I know most of you guys around here the DYI or local printer route is the best and I do agree with that but my situation makes that not possible. I am a US expat living in Alexandria, Egypt. My family and I came as long term cross cultural workers 7 years ago so using a local printer isnt an option since shipping and customs would be a nightmare as im selling to a US customer base. Hence the reason I need the integration and dropshiping aspect. 

Since ive been long winded ill wrap it up with a inquiry. Does anyone have any suggestions for potential fulfillment companies that could work for these options. 

1 - I would like to be able to DTG, Canvas 3001 or comparable, large front print, and branded inside label

2 - all over print, cut and sew or sublimation if it can be done without the nasty white marks under the arm, also able to do brand label inside - short sleeve tee, long sleeve tee, zipper hoodie, possibly a polo 

3 - embroidery on nice 6 panel or other no mesh low profile hat, possibly a polo

4 - This maybe a bit outside of the wheelhouse but I would like to be able to also do mugs, and my daughter wants to design some dresses. I found somewhere called artscow and she got all excited until I saw they ship from China. 

5 - ship from US with good turn around times

6 - It would be awesome if there was integration for Woocommerce but if the ordering process isnt to cumbersome and the deal is good it would be ok with no integration. 

I know that a lot of members here are also printers and that its frowned upon to self promote. So if you have the capabilities to fulfill any part of what I am asking please PM me. Or if you just have a suggestion of some one else that could please leave their name in the comments. 

Thanks for reading this novel


----------



## MGFDesigns (Jul 31, 2018)

Wow, I would think I wrote this myself. I to have been looking for Woocommerce solutions. I have signed up with practically every company that offers either a Woocommerce solution or a manual order solution.
I to am already set with hosting and do not need to drop $29 a month for a Shopify account. I was recommended from teelaunch to get a Shopify Lite account and that I then would have access to order their products. That is only $9 a month, but I still feel I should have to be strong armed to use Shopify as a payment processor when I am fully setup with Square for my payment processing.
I do not get the benefit of these POD dropship companies to solely partner with Shopify.

Companies I am signed up with are
Printful, Printify, Teescape, PrintAura, Galloree & Printed Mint (they offer foil printing) I think I am signed up for a few others but have not uploaded any products to them. 

My issue is most of these printing companies do not offer a decent option for Plus Size Women's Tees. I just signed up with the Teescape because they appear to offer something. I am testing that out right now.

I would love to work with teelaunch because they offer Stainless Vacuum sealer Tumblers that can printed on.

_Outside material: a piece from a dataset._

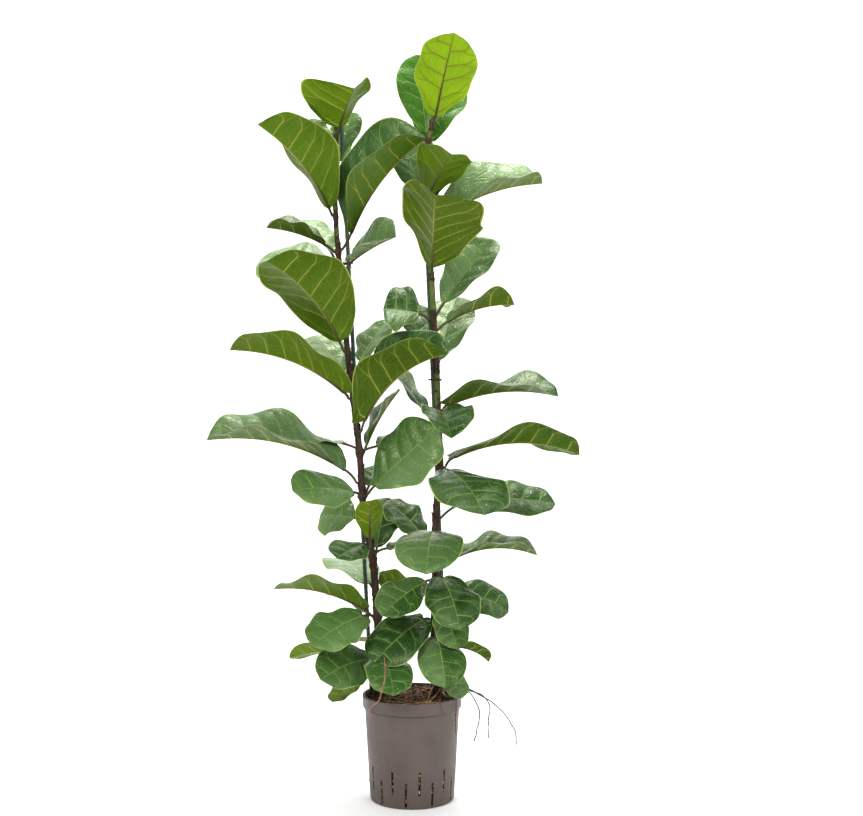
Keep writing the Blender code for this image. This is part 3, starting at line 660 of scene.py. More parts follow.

Those cups are GOLD in the south LOL.


----------



## NoXid (Apr 4, 2011)

My guess, and it is only a guess, is that Shopify is doing some of the work on these integrations and thus saving the PODs the cost of developing it. Stuff like that costs money, which is why Shopify costs money. But I don't know.


----------



## MGFDesigns (Jul 31, 2018)

I suppose that is possible. I can imagine it does take a bit. Printful is the only one that has it setup so user-friendly. Which is why I turn to them first. They integrate quickly with my site and my Etsy store and the UI is simple to use which equates to time saved for me.


----------



## TABOB (Feb 13, 2018)

There is nothing stopping you from using Woocommerce if you like, but you have to pay somebody to code and maintain the integration plugin.


----------



## webtrekker (Jan 28, 2018)

I have my own website and Ecwid is embedded in my site. Ecwid has a plugin that makes using Printful a doddle.


----------



## SilkyDangles (Jul 31, 2018)

I know you said Printful is not margin friendly for your products, but Wordpress, WooCommerce and Printful integrate together seamlessly


----------